Norway's oil lobby has criticized such plans, saying that Norwegian emission rules were already among the strictest in the world and that long power cables would boost production costs, especially with new discoveries increasingly found in hard-to-reach places, such as deep-water or the Arctic.

Offshore platforms or floating production vessels are now mainly powered by burning some of the fuel they produce.

BP Norway said it was pleased that the government passed the 31 billion Norwegian crowns ($5.90 billion) Skarv development plan to parliament and that it was looking forward to helping develop technology to power production vessels from land.

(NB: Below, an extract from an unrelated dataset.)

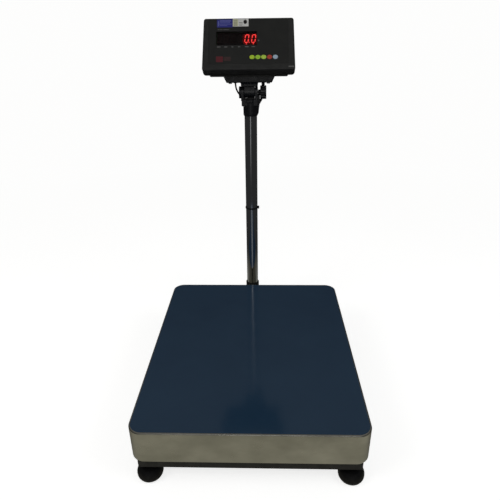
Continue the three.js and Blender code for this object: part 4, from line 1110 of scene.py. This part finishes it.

The Skarv development envisages a floating production vessel, a cheaper and more flexible alternative to a traditional concrete platform, that would tap the field's 16.4 million cubic meters of oil and 34.5 billion cubic meters of gas.

Critics say that Norway does not produce enough electricity to power large parts of its offshore sector, meaning that new power plants would have to be built or it would have to raise imports of electricity generated by coal or nuclear power.

And since Norway has already exploited its vast hydropower potential, the new plants would probably have to be gas fired, which would also produce unwanted emissions until technology is developed to store the carbon dioxide underground.

Another alternative could be floating windmill farms near fields, an idea already being developed by StatoilHydro, the biggest operator on the Norwegian shelf.